In case the numbers are very close together, matplotlib describes the range using an offset. That offset is placed at the top of the axis. This can be suppressed with the useOffset=None parameter of the formatter.
In some cases with a logarithmic scale, there are very few major ticks. Then also some (but not all) minor ticks get a label. Also for these, the formatter could be changed. A problem can be that a simple ScalarFormatter will set too many labels. Either suppress all these minor labels using a NullFormatter or you'll need a very custom formatter that returns empty strings for the minor tick labels that need to be suppressed.
A simple example:
from matplotlib import pyplot as plt
from matplotlib import ticker
import numpy as np
N = 50
Cd_rank = np.linspace(0, 100, N)
Cd_raw = np.random.normal(1, 20, N).cumsum() + 100
plt.plot(Cd_rank, Cd_raw, linewidth=4)
plt.plot([0, 1], [0.3, 0.3], linewidth=4)
plt.plot([0, 1], [5, 5], linewidth=4)
plt.yscale('log')
plt.gca().yaxis.set_major_formatter(ticker.ScalarFormatter())

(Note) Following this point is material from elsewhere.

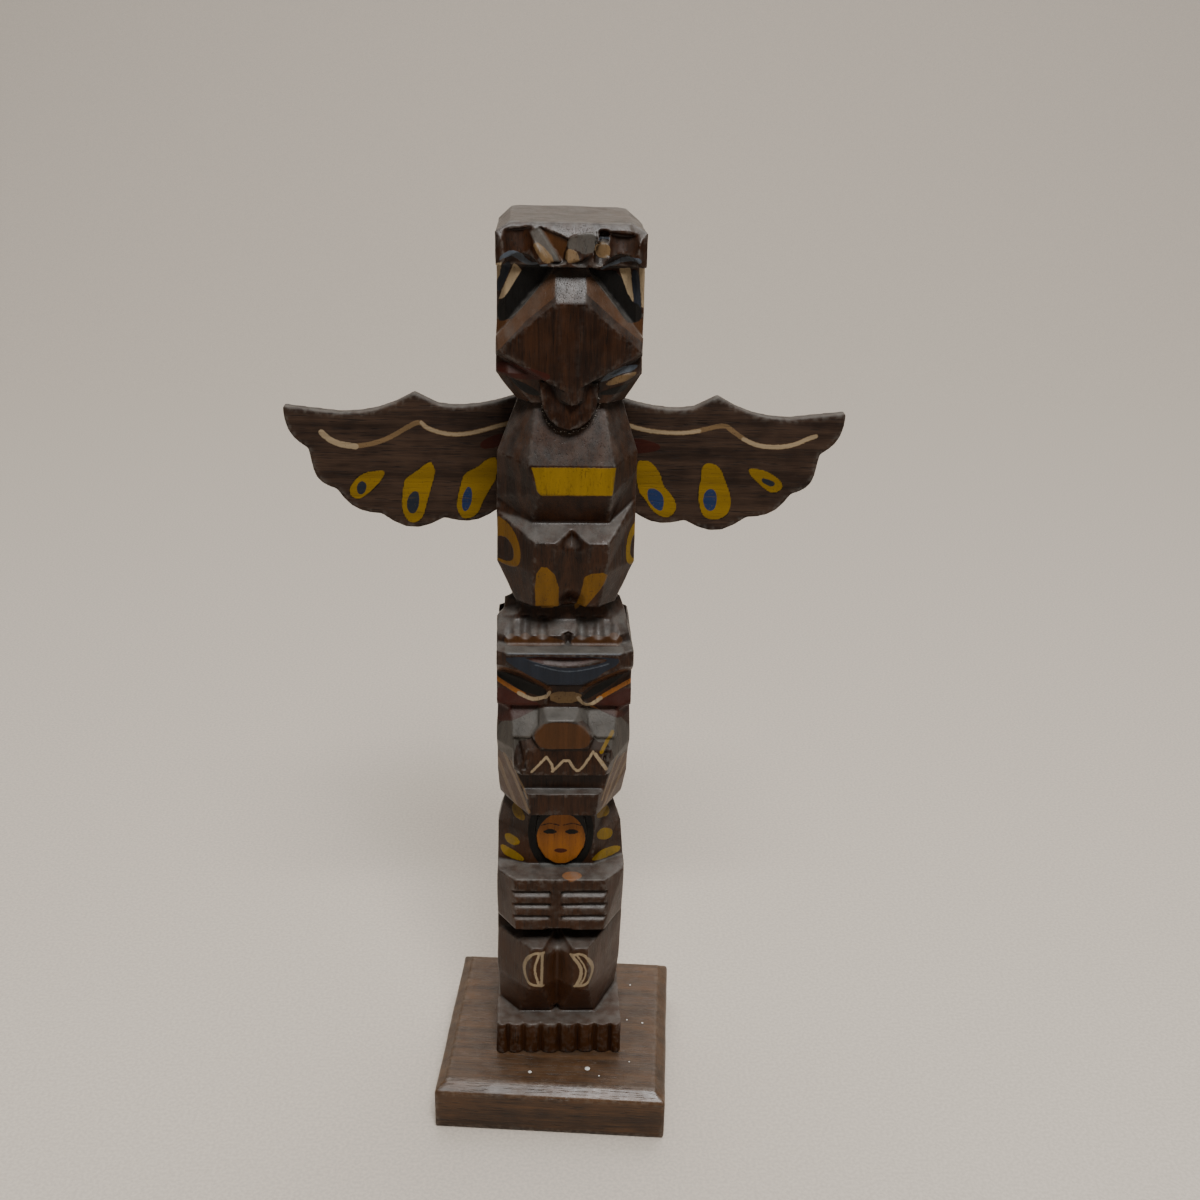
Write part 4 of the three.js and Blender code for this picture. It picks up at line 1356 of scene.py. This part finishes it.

plt.gca().yaxis.set_minor_formatter(ticker.NullFormatter())
plt.show()
And here is a more complicated example, with both minor (green) and major (red) ticks.
from matplotlib import pyplot as plt
from matplotlib import ticker
import numpy as np
N = 50
Cd_rank = np.linspace(0, 100, N)
Cd_raw = np.random.normal(10, 5, N).cumsum() + 80
plt.plot(Cd_rank, Cd_raw, linewidth=4)
plt.yscale('log')
mticker = ticker.ScalarFormatter(useOffset=False)
mticker.set_powerlimits((-6, 6))
ax = plt.gca()
ax.yaxis.set_major_formatter(mticker)
ax.yaxis.set_minor_formatter(mticker)
ax.tick_params(axis='y', which='major', colors='crimson')
ax.tick_params(axis='y', which='minor', colors='seagreen')
plt.show()
PS: When the ticks involve both powers of 10 larger than 1 and smaller than 1 (so, e.g. 100, 10, 1, 0.1, 0.01) the ScalarFormatter doesn't display the numbers smaller than 1 well (it displays 0.1 and 0.01 as 0). In that case, the StrMethodFormatter can be used instead:
plt.gca().yaxis.set_major_formatter(ticker.StrMethodFormatter("{x}"))
Here is code that turns off scientific notation and handles numbers that are smaller than 1 correctly. Thanks to #Johanc for this code.
from matplotlib import pyplot as plt
from matplotlib import ticker
import numpy as np
N = 50
x = np.linspace(0,1,N)
y = np.logspace(-3, 2, N)
plt.plot(x, y, linewidth=4)
plt.yscale('log')
plt.ylim(bottom=0.001,top=100)
plt.gca().yaxis.set_major_formatter(ticker.ScalarFormatter())
plt.gca().yaxis.set_major_formatter(ticker.StrMethodFormatter("{x}"))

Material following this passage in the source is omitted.